## Start Data lines
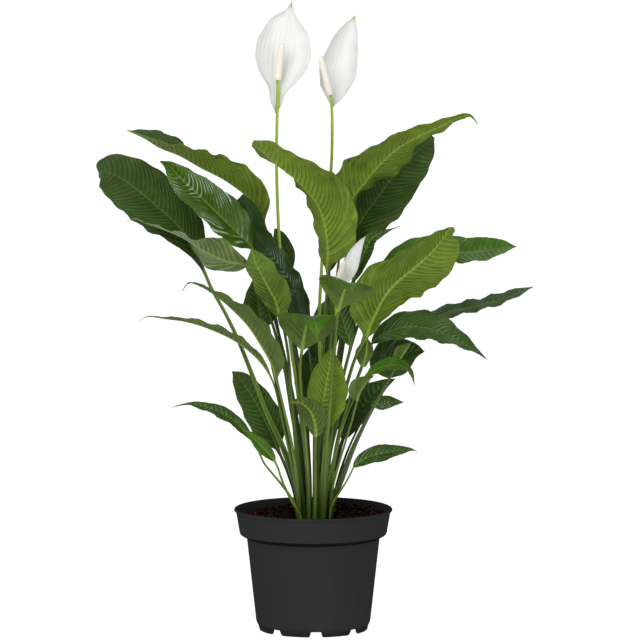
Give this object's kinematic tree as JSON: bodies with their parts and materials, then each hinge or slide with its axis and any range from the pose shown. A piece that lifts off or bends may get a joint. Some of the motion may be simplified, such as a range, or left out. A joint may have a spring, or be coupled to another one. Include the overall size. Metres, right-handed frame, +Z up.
{
  "type": "potted peace lily",
  "caption": "Peace lily with broad arching leaves and white hooded blooms, rooted in soil in a round black grower's pot.",
  "frame": {"origin": "on the pot's axis, at the bottom of the pot's foot", "axes": "+Z up along the pot's axis, -Y towards the front of the plant, +X to the right as seen from the front"},
  "size_m": [0.6618, 0.2871, 0.9497],
  "materials": {
    "leaf": "satin",
    "spathe": "matte",
    "spadix": "matte",
    "pot": "satin",
    "soil": "matte"
  },
  "bodies": {
    "root": {"leaf_low_left_curl": "leaf", "leaf_low_left_thin": "leaf", "leaf_mid_left_light": "leaf", "leaf_mid_left_thin": "leaf", "leaf_bright_left": "leaf", "leaf_striped_left": "leaf", "leaf_glossy_left": "leaf", "leaf_far_left": "leaf", "leaf_dark_arch": "leaf", "leaf_dark_mid_left": "leaf", "leaf_upper_left": "leaf", "leaf_low_left_dark": "leaf", "leaf_small_back_left": "leaf", "leaf_front_small": "leaf", "leaf_front_light": "leaf", "leaf_front_folded": "leaf", "leaf_front_winged": "leaf", "leaf_striped_middle": "leaf", "leaf_centre_big": "leaf", "leaf_low_right": "leaf", "leaf_small_light_right": "leaf", "leaf_small_folded_right": "leaf", "leaf_upright_right": "leaf", "leaf_small_back_right": "leaf", "leaf_right_big": "leaf", "leaf_right_glossy": "leaf", "leaf_upper_right": "leaf", "leaf_right_tip": "leaf", "leaf_twisted_right": "leaf", "leaf_small_right_dark": "leaf", "leaf_far_right": "leaf", "leaf_dark_right": "leaf", "leaf_low_right_dark": "leaf", "leaf_dark_upper_right": "leaf", "leaf_back_low": "leaf", "leaf_back_middle": "leaf", "leaf_back_tall": "leaf", "leaf_back_left": "leaf", "leaf_back_right": "leaf", "bloom_left_stem": "leaf", "bloom_left_hood": "spathe", "bloom_left_spike": "spadix", "bloom_right_stem": "leaf", "bloom_right_hood": "spathe", "bloom_right_spike": "spadix", "bloom_low_stem": "leaf", "bloom_low_hood": "spathe", "bloom_low_spike": "spadix", "pot": "pot", "soil": "soil"}
  },
  "joints": []
}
## End Data lines
■ **Task to carry out**
Give an exact copy of all the data shown above.

■ **Answer in full**
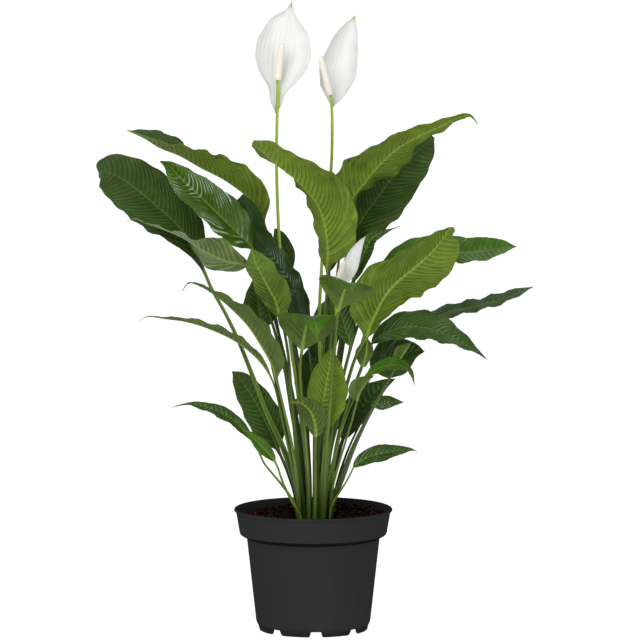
Give this object's kinematic tree as JSON: bodies with their parts and materials, then each hinge or slide with its axis and any range from the pose shown. A piece that lifts off or bends may get a joint. Some of the motion may be simplified, such as a range, or left out. A joint may have a spring, or be coupled to another one. Include the overall size. Metres, right-handed frame, +Z up.
{
  "type": "potted peace lily",
  "caption": "Peace lily with broad arching leaves and white hooded blooms, rooted in soil in a round black grower's pot.",
  "frame": {"origin": "on the pot's axis, at the bottom of the pot's foot", "axes": "+Z up along the pot's axis, -Y towards the front of the plant, +X to the right as seen from the front"},
  "size_m": [0.6618, 0.2871, 0.9497],
  "materials": {
    "leaf": "satin",
    "spathe": "matte",
    "spadix": "matte",
    "pot": "satin",
    "soil": "matte"
  },
  "bodies": {
    "root": {"leaf_low_left_curl": "leaf", "leaf_low_left_thin": "leaf", "leaf_mid_left_light": "leaf", "leaf_mid_left_thin": "leaf", "leaf_bright_left": "leaf", "leaf_striped_left": "leaf", "leaf_glossy_left": "leaf", "leaf_far_left": "leaf", "leaf_dark_arch": "leaf", "leaf_dark_mid_left": "leaf", "leaf_upper_left": "leaf", "leaf_low_left_dark": "leaf", "leaf_small_back_left": "leaf", "leaf_front_small": "leaf", "leaf_front_light": "leaf", "leaf_front_folded": "leaf", "leaf_front_winged": "leaf", "leaf_striped_middle": "leaf", "leaf_centre_big": "leaf", "leaf_low_right": "leaf", "leaf_small_light_right": "leaf", "leaf_small_folded_right": "leaf", "leaf_upright_right": "leaf", "leaf_small_back_right": "leaf", "leaf_right_big": "leaf", "leaf_right_glossy": "leaf", "leaf_upper_right": "leaf", "leaf_right_tip": "leaf", "leaf_twisted_right": "leaf", "leaf_small_right_dark": "leaf", "leaf_far_right": "leaf", "leaf_dark_right": "leaf", "leaf_low_right_dark": "leaf", "leaf_dark_upper_right": "leaf", "leaf_back_low": "leaf", "leaf_back_middle": "leaf", "leaf_back_tall": "leaf", "leaf_back_left": "leaf", "leaf_back_right": "leaf", "bloom_left_stem": "leaf", "bloom_left_hood": "spathe", "bloom_left_spike": "spadix", "bloom_right_stem": "leaf", "bloom_right_hood": "spathe", "bloom_right_spike": "spadix", "bloom_low_stem": "leaf", "bloom_low_hood": "spathe", "bloom_low_spike": "spadix", "pot": "pot", "soil": "soil"}
  },
  "joints": []
}